En revanche, les dépenses obligatoires ne sont examinées que par les commissions sectorielles concernées. Près de 70 % des dépenses, en particulier le paiement des intérêts sur la dette publique et le financement de programmes autorisés à titre permanent (notamment les grands programmes sociaux et le régime général de retraite), suivent ainsi une procédure d'examen simplifiée.
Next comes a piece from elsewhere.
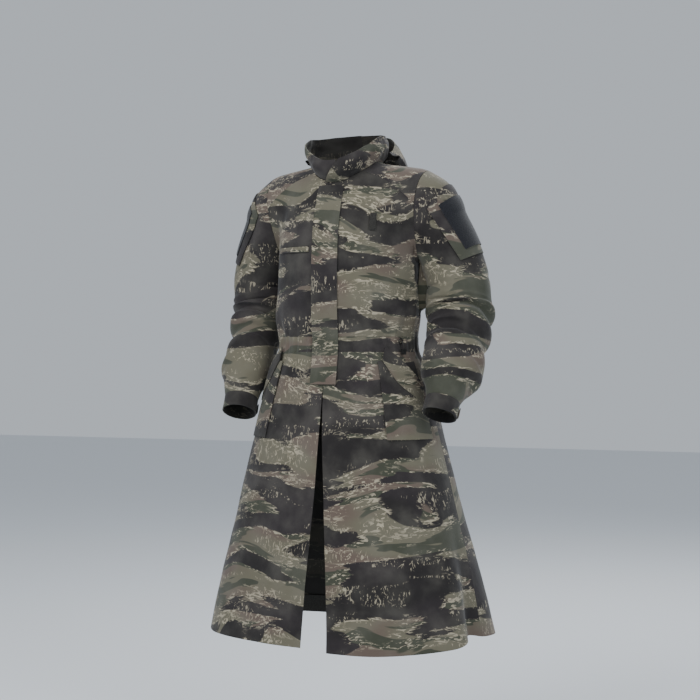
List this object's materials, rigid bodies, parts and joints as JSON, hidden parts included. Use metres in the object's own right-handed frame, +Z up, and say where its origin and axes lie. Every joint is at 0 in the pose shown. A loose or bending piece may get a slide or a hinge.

Pour appréhender pleinement la complexité de la procédure, il convient toutefois d'ajouter que :

- les crédits votés sont bien sûr des crédits budgétaires, susceptibles d'être étalés sur plusieurs années (les États-Unis n'appliquent pas le principe d'annualité budgétaire) ;

- la distinction Authorization - Appropriation n'a aucun fondement constitutionnel ou législatif et cette distinction est largement contournée, par exemple au travers de l'introduction de cavaliers budgétaires ( riders ) par les commissions d'examen des crédits dans les lois relatives aux crédits (les lois d'Appropriation ), ou à l'inverse au travers de la création de fonds extrabudgétaires à l'initiative des commissions sectorielles afin d'éviter le contrôle des commissions d'examen des crédits.

Dans certains cas, il est alors possible à des parlementaires de solliciter un rappel au règlement, mais le respect du règlement peut être écarté ( waived ) par un vote majoritaire de la chambre concernée.

Ces artifices de procédure peuvent s'appliquer à des programmes très importants : en 1998, le Président de la commission des transports de la Chambre des Représentants réussit ainsi à soustraire de l'examen de la commission des crédits l'ensemble du financement des routes nationales.

Au total, l'examen du budget par le Congrès se traduit ainsi par de multiples conflits internes entre commissions et sous commissions, où les manoeuvres procédurales sont monnaie courante.